El tramo final de ‘El sendero azul’ condensa todo su sentido. Tereza ha aprendido a moverse por el río con la misma soltura con la que antes obedecía las reglas. Roberta la acompaña, y juntas construyen un pequeño refugio en movimiento. La escena en la que ambas se lavan sobre la cubierta, riendo mientras el sol cae sobre el agua, representa la afirmación de un cuerpo libre, sin solemnidad. Mascaro filma ese instante con naturalidad, sin discurso ni metáfora añadida. Es ahí donde se resume la intención del film: mostrar la dignidad como algo físico, no como una idea abstracta. Cuando el relato concluye con la imagen del caimán moviéndose en el agua, el espectador comprende que el viaje ha sido una conquista del presente, una forma de permanecer frente a la desaparición programada. La película deja una sensación clara: el tiempo solo tiene sentido cuando todavía se puede elegir.

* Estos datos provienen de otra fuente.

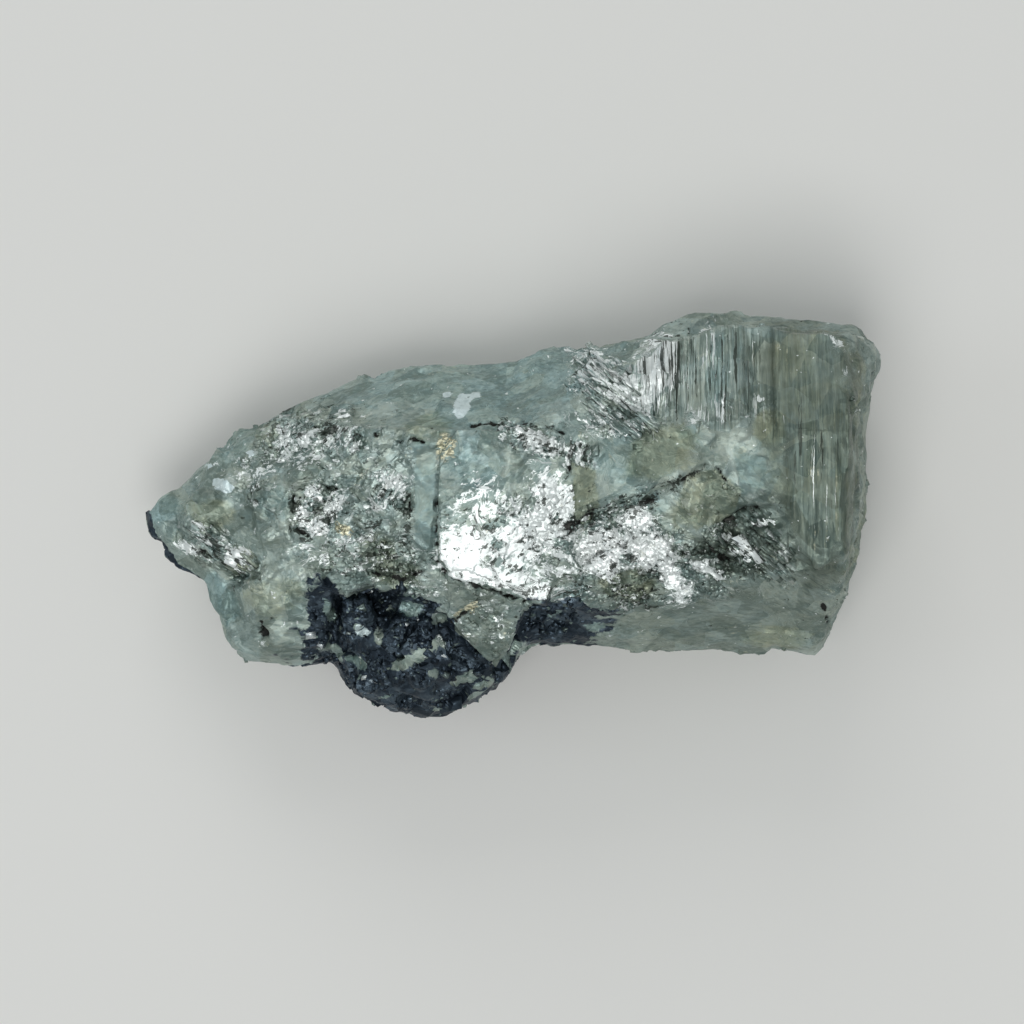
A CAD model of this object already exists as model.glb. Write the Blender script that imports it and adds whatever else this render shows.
"""A hand specimen of massive pyrite, lying on its flat break and seen from straight above.

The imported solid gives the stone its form. This script gives every face its break: sharp crystal blocks,
fine chips, cleavage steps, growth striations, dark sulphide grains and a few grains of quartz. The meshes
are worked out in millimetres, and MM turns them into metres. Materials, lights and camera are in metres.
The origin is the middle of the stone's base.
"""

import math

import bmesh
import bpy
import numpy as np
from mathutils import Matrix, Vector, noise
from mathutils.bvhtree import BVHTree


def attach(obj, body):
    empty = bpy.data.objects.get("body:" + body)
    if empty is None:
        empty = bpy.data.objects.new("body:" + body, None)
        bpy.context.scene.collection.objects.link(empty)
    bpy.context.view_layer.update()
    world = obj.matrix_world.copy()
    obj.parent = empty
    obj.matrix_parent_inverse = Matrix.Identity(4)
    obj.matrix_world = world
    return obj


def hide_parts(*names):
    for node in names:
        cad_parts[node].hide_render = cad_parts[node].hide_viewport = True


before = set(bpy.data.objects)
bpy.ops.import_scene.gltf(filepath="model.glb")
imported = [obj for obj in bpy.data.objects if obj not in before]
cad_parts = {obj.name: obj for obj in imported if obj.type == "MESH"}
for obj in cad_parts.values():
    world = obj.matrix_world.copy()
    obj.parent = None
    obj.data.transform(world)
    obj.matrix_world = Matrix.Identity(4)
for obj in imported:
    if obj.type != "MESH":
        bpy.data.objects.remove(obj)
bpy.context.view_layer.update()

# ------------------------
# The mass of the stone: one piece of massive pyrite, broken on every side. Where crystals grew tightly
# together it breaks in small bright steps, and elsewhere in smooth, slightly tarnished faces. Its form is
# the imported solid's with the sharp tops of its largest crystals, meshed again to hold the small chips.
# ------------------------
MM = 0.001
MASS_EDGE = 0.23  # the size of the mesh's faces before they are thinned out
MASS_TRIANGLES = 196000
BLOCK_DEPTH = 4.0  # how far down the added crystal tops reach into the stone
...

‘El sendero azul’ se sostiene sobre una pregunta implícita que recorre cada escena: qué significa vivir cuando todo se organiza para administrarnos. Mascaro no busca respuestas, pero sí ofrece una mirada que incomoda y al mismo tiempo invita a repensar el valor de la edad, del cuerpo y de la autonomía. Su cine mantiene una distancia justa entre lo emocional y lo político, lo suficiente para que el espectador sienta sin necesidad de ser guiado. En este film, el agua no limpia ni salva, simplemente arrastra. Cada personaje flota como puede, y ese acto de flotar se convierte en una forma de resistencia. Lo que queda al final no es una lección ni una esperanza edulcorada, sino la constatación de que la libertad puede residir en un gesto tan simple como seguir avanzando por el río sin mirar atrás.